Very loosely adapted by Robert Aldrich favorite Lukas Heller from Lionel Davidson’s 1960 novel The Night of Wenceslas, the movie opens with MI6 employee Roger Allsop (John Le Mesurier) turning in the belongings of a deceased agent, placed in a drawer marked “007.” He and his “M”-like boss, Colonel Cunliffe (Morley) now need a replacement for an assignment in Czechoslovakia, and settle upon naïve, unemployed, but Czech-speaking writer Nicholas Whistler (Dirk Bogarde), who thinks he’s being recruited by a glass company. Cunliffe sends Whistler behind the Iron Curtain to meet an agent in Prague, who will respond to Whistler’s coded remark, “Hot enough for June,” and hand him some top-secret info.

However, the Czech Secret Police are already on to Cunliffe’s plans, with counterpart Simenova (Leo McKern) assigning agent Vlasta (Koscina), coincidentally his daughter, to masquerade as Whistler’s driver and guide.
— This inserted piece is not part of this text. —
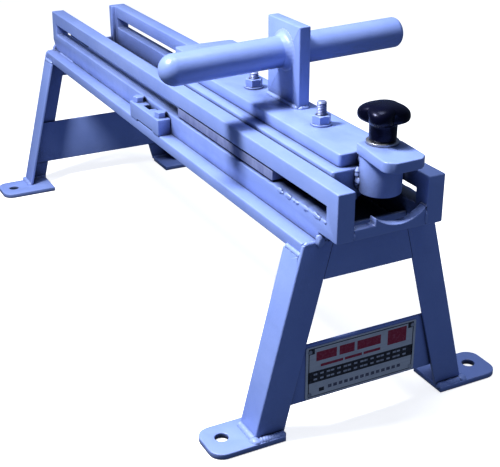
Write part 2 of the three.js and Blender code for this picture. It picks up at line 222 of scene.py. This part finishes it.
def paint_material(name, low, high):
    """Enamel with clouds, streaks, soot and painted shade in corners, painted deep shade in recesses, lighter
    rubbed edges that are partly a painted highlight, chips, orange peel and dents.
    """
    graph = Graph(name)
    cloud = graph.noise(14, 4, 0.6)
    drift = graph.ramp(cloud, 0.35, 0.65)
    colour = graph.mix(drift, low, high)
    streak = graph.ramp(graph.noise(90, 4, 0.6, (0.25, 1, 1)), 0.55, 0.75, 0, 0.28)
    colour = graph.mix(streak, colour, STREAK)
    # Soot and painted shade: tight corners take a darker blue of the enamel, patchy through noise.
    soot_and_corner_shade = graph.math("MULTIPLY", graph.shelter(0.011), graph.ramp(graph.noise(60, 3), 0.3, 0.6, 0.35, 0.8))
    colour = graph.mix(soot_and_corner_shade, colour, SOOT_AND_CORNER_SHADE)
    deep = graph.node("ShaderNodeAmbientOcclusion", {"samples": 8}, Distance=0.09).outputs["AO"]
    colour = graph.mix(graph.ramp(deep, 0.6, 0.22, 0, 0.94), colour, DEEP_SHADE)
    edge = graph.edge(0.0011)
    # Outer edges turn a lighter lavender: partly rubbed paint, partly a painted highlight.
    rub_and_highlight = graph.math("MULTIPLY", edge, graph.ramp(graph.noise(45, 3), 0.4, 0.62, 0.1, 0.6))
    colour = graph.mix(rub_and_highlight, colour, RUBBED_EDGE_AND_HIGHLIGHT)
    chip = graph.math("MULTIPLY", edge, graph.ramp(graph.noise(230, 2), 0.66, 0.7))
    colour = graph.mix(chip, colour, CHIPPED)
    peel = graph.bump(graph.noise(520, 2), 0.00018, 0.55)
    dents = graph.bump(graph.noise(38, 3), 0.0009, 0.35, peel)
    graph.set(
        Base_Color=colour,
        Roughness=graph.ramp(graph.noise(120, 3), 0.3, 0.7, 0.3, 0.5),
        Normal=dents,
        Coat_Weight=0.2,
        Coat_Roughness=0.25,
    )
    return graph.material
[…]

After meeting with glass factory president Galushka (Pohlmann), Whistler clumsily manages to obtain the secret information from a washroom attendant responding to the code, he actually a British spy. But then Whistler is arrested immediately, Simenova offering him a choice: sign a confession or suffer a fatal “accident” from his hotel suite.
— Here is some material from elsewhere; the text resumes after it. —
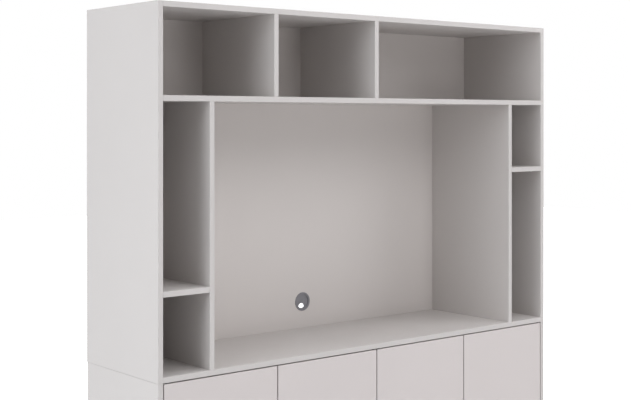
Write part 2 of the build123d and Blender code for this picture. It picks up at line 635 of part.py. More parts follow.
def join_units(boards):
    """Screw the hutch down through the base's top board."""
    out = SIDE_IN - JOINING_FROM_SIDE
    hole_radius = JOINING_RADIUS + FITTING_CLEARANCE
    for x in (-out, -JOINING_FROM_SIDE, JOINING_FROM_SIDE, out):
        for y in (CARCASS_FRONT + JOINING_INSET, BASE_BACK - JOINING_INSET):
            head = (x, y, BASE_CEILING - JOINING_HEAD_HEIGHT)
            groups["joining_screws"].append(turned(head, (0, 0, 1), [
                (JOINING_HEAD_HEIGHT, JOINING_HEAD_RADIUS),
                (BOARD + JOINING_IN_HUTCH, JOINING_RADIUS),
            ]))
            hole_depth = BOARD + JOINING_IN_HUTCH + HOLE_END_SPARE
            hole = rod((x, y, BASE_CEILING), (0, 0, 1), hole_depth, hole_radius)
            boards["base_top"] -= hole
            boards["hutch_bottom_board"] -= hole


def add_glides(boards):
    """A nailed glide near each lower corner of the sides, and one under the middle of each plinth."""
    side_x = SIDE_OUT - BOARD / 2
    front_y = FRONT + GLIDE_INSET
    rear_y = BASE_REAR - GLIDE_INSET
    plinth_front_y = FRONT + PLINTH_SETBACK + BOARD / 2
    plinth_rear_y = BASE_BACK - REAR_PLINTH_SETBACK - BOARD / 2
    for name, x, y in (
        ("base_side_left", -side_x, front_y),
        ("base_side_left", -side_x, rear_y),
        ("base_side_right", side_x, front_y),
        ("base_side_right", side_x, rear_y),
        ("plinth_front", 0, plinth_front_y),
        ("plinth_rear", 0, plinth_rear_y),
    ):
        foot = Pos(x, y, 0) * Cylinder(GLIDE_RADIUS, GLIDE_HEIGHT, align=CENTRE_TO_MIN)
        foot = fillet(foot.edges().group_by(Axis.Z)[0], GLIDE_EDGE_RADIUS)
        groups["glides"].append(foot + rod((x, y, GLIDE_HEIGHT), (0, 0, 1), GLIDE_STEM, GLIDE_STEM_RADIUS))
        boards[name] -= rod((x, y, GLIDE_HEIGHT), (0, 0, 1), GLIDE_STEM + HOLE_END_SPARE,
                            GLIDE_STEM_RADIUS + FITTING_CLEARANCE)


def add_wall_brackets(boards):
    """Two bent steel angles on the hutch's top, each screwed down and holed for a screw into the wall."""
    for x in (-SIDE_OUT + BRACKET_FROM_SIDE, SIDE_OUT - BRACKET_FROM_SIDE):
        section = make_face(Polyline(
            (HUTCH_REAR - BRACKET_LEAF, TOP),
            (HUTCH_REAR, TOP),
            (HUTCH_REAR, TOP + BRACKET_RISE),
            (HUTCH_REAR - BRACKET_STEEL, TOP + BRACKET_RISE),
            (HUTCH_REAR - BRACKET_STEEL, TOP + BRACKET_STEEL),
            (HUTCH_REAR - BRACKET_LEAF, TOP + BRACKET_STEEL),
            close=True,
        ))
        across = Plane(origin=(x - BRACKET_WIDTH / 2, 0, 0), x_dir=(0, 1, 0), z_dir=(1, 0, 0))
        bracket = extrude(across * section, BRACKET_WIDTH)
        outer_bend = bracket.edges().filter_by(Axis.X).group_by(Axis.Y)[-1].sort_by(Axis.Z)[0]
        bracket = fillet(outer_bend, BRACKET_BEND_RADIUS)
        corners = bracket.edges().filter_by(Axis.Y).group_by(Axis.Z)[-1]
        bracket = fillet(corners, BRACKET_CORNER)
        hole_z = TOP + (BRACKET_STEEL + BRACKET_RISE) / 2
        bracket -= rod((x, HUTCH_REAR - OVERRUN, hole_z), (0, 1, 0), 2 * OVERRUN, BRACKET_HOLE_RADIUS)
        for screw_x in (x - BRACKET_SCREW_SPACING / 2, x + BRACKET_SCREW_SPACING / 2):
            head = (screw_x, HUTCH_REAR - BRACKET_LEAF / 2, TOP + BRACKET_STEEL)
            groups["wall_bracket_screws"].append(screw(head, (0, 0, -1)))
            hole = screw_hole(head, (0, 0, -1))
            bracket -= hole
            boards["hutch_top"] -= hole
        groups["wall_brackets"].append(bracket)


def main():
    """Build every piece, then write one file for each and one for each group of like fittings."""
    pieces = {}
    pieces.update(hutch())
    pieces.update(hutch_backs())
    pieces.update(grommet())
    pieces.update(base())
    pieces.update(doors(pieces))
    join_units(pieces)
    add_glides(pieces)
    add_wall_brackets(pieces)
    for name, solids in groups.items():
        pieces[name] = Compound(children=solids)
    os.makedirs("parts", exist_ok=True)
    for name, shape in pieces.items():
        export_step(shape, f"parts/{name}.step")


main()
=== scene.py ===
# %% [markdown]
# # A wall unit for a television, finished for its picture
#
# The unit is an open hutch on a closed base with four plain doors. Its boards, doors and
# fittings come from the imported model, each in its true place, and this script never moves them.
# What is made here is the rest of the picture: the camera, the finishes, the small metal fittings
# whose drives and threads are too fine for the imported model, and the light.
#
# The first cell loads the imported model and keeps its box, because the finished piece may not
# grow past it.

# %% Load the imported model
import json
import math

import bpy
from mathutils import Matrix, Quaternion, Vector


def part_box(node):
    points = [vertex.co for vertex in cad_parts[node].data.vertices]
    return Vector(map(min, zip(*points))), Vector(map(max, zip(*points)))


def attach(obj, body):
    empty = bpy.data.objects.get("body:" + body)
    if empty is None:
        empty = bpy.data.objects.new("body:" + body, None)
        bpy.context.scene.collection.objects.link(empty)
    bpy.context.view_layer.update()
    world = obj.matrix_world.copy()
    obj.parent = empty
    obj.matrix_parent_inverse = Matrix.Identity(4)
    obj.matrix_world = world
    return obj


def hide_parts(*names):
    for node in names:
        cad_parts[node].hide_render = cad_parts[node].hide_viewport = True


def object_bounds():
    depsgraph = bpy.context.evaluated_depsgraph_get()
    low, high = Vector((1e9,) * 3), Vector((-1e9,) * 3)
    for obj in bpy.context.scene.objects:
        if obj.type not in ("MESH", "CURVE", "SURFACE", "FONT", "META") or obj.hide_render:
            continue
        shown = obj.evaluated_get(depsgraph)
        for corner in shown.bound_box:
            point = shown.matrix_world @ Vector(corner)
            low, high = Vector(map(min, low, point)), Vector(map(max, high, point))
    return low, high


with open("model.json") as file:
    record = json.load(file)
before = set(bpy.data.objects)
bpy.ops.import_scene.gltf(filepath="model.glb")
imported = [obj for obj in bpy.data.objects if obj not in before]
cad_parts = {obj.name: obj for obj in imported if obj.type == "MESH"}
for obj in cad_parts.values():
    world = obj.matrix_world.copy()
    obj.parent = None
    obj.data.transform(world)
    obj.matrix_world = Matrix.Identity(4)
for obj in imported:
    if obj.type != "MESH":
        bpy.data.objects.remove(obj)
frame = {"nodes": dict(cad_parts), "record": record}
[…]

Hot Enough in June—not a good title—only uses Davidson’s non-spoofy novel as a springboard for the basic plot. Unlike most such genre spoofs, which invariably are neither funny enough to work as comedies, nor suspenseful or action-filled enough to work as spy films, Hot Enough for June is more akin to light Hitchcock thrillers such as The 39 Steps and North by Northwest, with an ordinary man thrown into extraordinary circumstances. In that sense the film is serviceable, not particularly memorable, but just good enough to be moderately entertaining.
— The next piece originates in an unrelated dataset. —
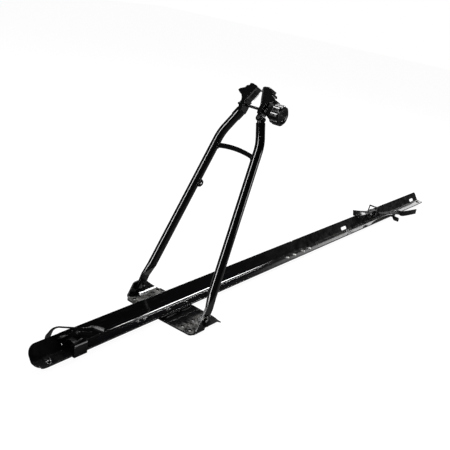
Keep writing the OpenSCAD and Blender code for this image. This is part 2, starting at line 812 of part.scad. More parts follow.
base_plate();
rail_saddle();
rail_rear_half();
rail_front_half();
splice_plate();
splice_bolts();
splice_nuts();
rail_bolts();
rail_nuts();
rail_end_bolts();
left_tube();
right_tube();
cross_brace();
stay_lug();
pivot_bolts();
pivot_washers();
pivot_nuts();
fixed_jaw();
fixed_jaw_pad();
moving_jaw();
moving_jaw_pad();
jaw_lug();
jaw_pin();
clamp_nut();
spindle();
thrust_washer();
knob();
knob_cap();
rear_strap();
rear_buckle();
rear_lever();
rear_lever_pin();
front_strap();
front_buckle();
front_lever();
front_lever_pin();
front_hook();
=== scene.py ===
# Roof bike carrier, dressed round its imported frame: black enamelled steel, a cast clamp with a
# plastic knob, small plated fasteners and two ratchet straps. X runs along the rail, Z is up.
import math

import bmesh
import bpy
from mathutils import Matrix, Vector


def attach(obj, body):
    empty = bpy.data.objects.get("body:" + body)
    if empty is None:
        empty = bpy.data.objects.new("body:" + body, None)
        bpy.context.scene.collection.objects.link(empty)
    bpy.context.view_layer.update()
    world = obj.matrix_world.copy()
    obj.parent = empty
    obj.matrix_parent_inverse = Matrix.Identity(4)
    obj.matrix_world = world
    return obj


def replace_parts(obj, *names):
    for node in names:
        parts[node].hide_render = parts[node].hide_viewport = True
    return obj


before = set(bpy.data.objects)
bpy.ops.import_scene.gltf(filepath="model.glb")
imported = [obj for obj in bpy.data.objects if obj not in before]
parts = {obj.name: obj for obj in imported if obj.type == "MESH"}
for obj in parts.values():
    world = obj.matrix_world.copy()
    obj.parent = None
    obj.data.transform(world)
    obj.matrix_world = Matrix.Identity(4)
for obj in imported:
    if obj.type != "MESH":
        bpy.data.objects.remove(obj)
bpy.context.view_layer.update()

scene = bpy.context.scene

# Camera: stands above and beside the near end of the rail, looks along it and is
# rolled a little, as in the photograph.
sight = {
    "eye": (-0.78133, -0.61003, 0.54659),
    "azimuth": math.radians(34.32297),
    "below": math.radians(20.75656),
    "roll": math.radians(10.00019),
    "lens": 51.99,
}
ahead = Vector((
    math.cos(sight["azimuth"]) * math.cos(sight["below"]),
    math.sin(sight["azimuth"]) * math.cos(sight["below"]),
    -math.sin(sight["below"]),
))
level = Vector((math.sin(sight["azimuth"]), -math.cos(sight["azimuth"]), 0))
sunk = ahead.cross(level)
rightward = level * math.cos(sight["roll"]) - sunk * math.sin(sight["roll"])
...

Having actors like Bogarde, Le Mesurier, Pohlmann, and especially the irreplaceable McKern that could pivot from comedy to drama effortlessly (or do both at the same time) helps a lot. McKern, particularly, manages to be both credibly menacing yet his character also has a sense of humor. At 43, Bogarde was not only ready to move away from such trifles but also too old to be playing such a naïve young man, yet he makes his perpetual bewilderment reasonably believable. Sylva Koscina, for her part, is gorgeous, though her voice appears dubbed, as in all those early Bond Girls. The film was shot extensively in Padua, Italy, unconvincingly doubling for Prague, but it’s likely 1964 didn’t care or notice the difference.

Australia’s Imprint Blu-ray release is uniquely odd. The 1.78:1 widescreen image (approximating the 1.66:1 original) alternates between razor-sharp with superb color clearly drawn from the original camera negative about three-fifths of the time, with much grainier, duller film, likely derived from an inter-negative. Usually in these composite transfers the inferior film material constitutes an entire missing reel or reels (usually 10 minutes of film), or where the original negative is damaged at the head or tail of reels. In this case, however, the good and bad material dizzyingly switches from shot-to-shot. One possible explanation is that Hot Enough for June was shorn of 20 full minutes for its U.S. release (under the title Agent 8 ¾), nearly two years later, and perhaps Rank gave or mistakenly gave the U.S. distributor access to the original camera negative. Whatever the explanation, the effect is jarring, with positively pristine footage schizophrenically alternating with other material that resembles a just-okay DVD. Still, one assumes licensor ITV Studios did the best restoration job possible, and to their credit Hot Enough for June looks great some of the time.

The LPCM 2.0 mono is excellent and supported by optional English HOH subtitles, and the disc is Region-Free.

The good supplements consist of a new audio commentary by writer Matthew Asprey Gear; a new interview with journalist Matthew Sweet; a trailer; and three image galleries.

Mild but not unappealing, Hot Enough in June is reasonably good, and a veritable Citizen Kane compared with the many dozens of terrible spy spoofs that followed it. Recommended.